Henna (Lawsonia inermis) is a plant commonly grown for commercial or domestic purposes in areas stretching from Africa to Asia. The bushy or sometimes tree-like plant contains small, light-colored flowers in addition to leaves; these leaves can be crushed and mixed with water to produce a colored paste that permanently affects the skin after being applied. Henna may also be used to decorate the nails. Henna has been used as an art form or a form of body decoration for thousands of years, and its use has since been expanded to many different countries, cultures, religions, and ethnic groups in different parts of the world.

== Marriage practices ==

=== History ===
Henna is used in the marriage practices of multiple religions and cultures, including Islam, Judaism, and Hinduism. Pieces of historical evidence, such as Egyptian hieroglyphics and Mesopotamian statues (from Babylon, Mari, and Sumer), indicate that henna was used by early civilizations in various parts of the Middle East, even before the rise of Islam. Assyrians from the 8th century BC are one of the earliest known peoples to have used henna in a marital context; Assyrian text from this period mentions that henna dye (referred to as henneh) was applied to the palms and fingernails of women who were getting married. Henna's role within these ancient cultures has not always been associated with marriage, however, as the ancient Egyptians' use for it may have been tied to their burial practices. As Islamic cultures and traditions gradually spread throughout more of the region and were brought further into the hearts of Africa and Asia, henna’s role as a celebratory or ceremonial device used in tandem with weddings was spread as well. Henna's influence and uses, including those related to weddings, have since been passed on to other regions across North America and Europe.

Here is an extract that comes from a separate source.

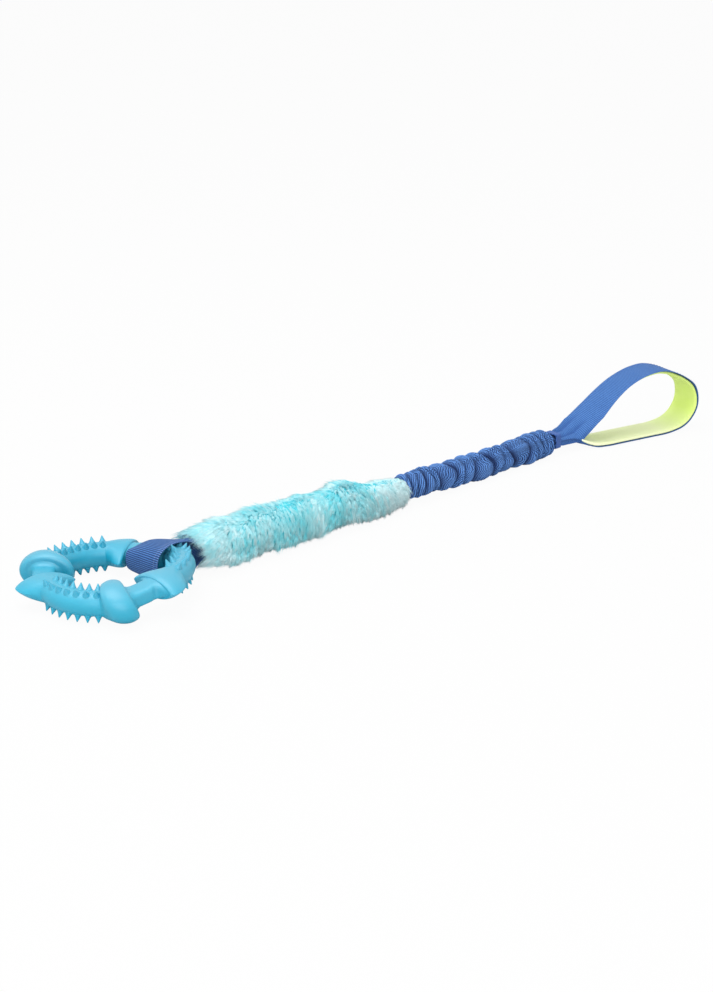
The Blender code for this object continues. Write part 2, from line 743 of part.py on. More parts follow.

=== Ceremonial traditions and significance ===
At its most basic level, henna’s function in relation to marriage is generally similar to that of a tattoo. These intricate patterns or designs are applied to a woman’s skin shortly before her marriage is set to take place; the time at which the henna ceremony itself takes place varies from culture to culture. It may take place the night directly before the wedding ceremony, or it may occur further in advance, even roughly a month before the wedding itself. In Moroccan Jewish wedding traditions, henna is involved throughout the entire wedding process, which occurs over multiple days. In these instances, henna designs (believed to please supernatural beings and provide protection) are applied to both the bride and groom. Some henna may even be worked into the hair of the bride by ceremony attendees, who wish her a happy marriage.

In countries such as Saudi Arabia, henna ceremonies that celebrate brides-to-be often require input from a bride’s family member, specifically another woman who is already involved in a healthy marriage. As a means of ensuring good luck for the upcoming newlywed couple, this already-married relative is responsible for designing the overall look of the henna that will be applied to the new bride. For Hindi and Urdu-speaking cultures in South Asia, henna (also known as mehndi) is similarly believed to be representative of good fortune, though these unique designs are often more elaborate and may cover a more extensive portion of a woman’s body.

Henna ceremonies and the various forms they can take have been compared to the bachelorette parties that are common in many Western cultures, as both types of festive gatherings involve activities such as performing music, dancing, and providing food and drinks. Money and other gifts are frequently given to brides at these events as well.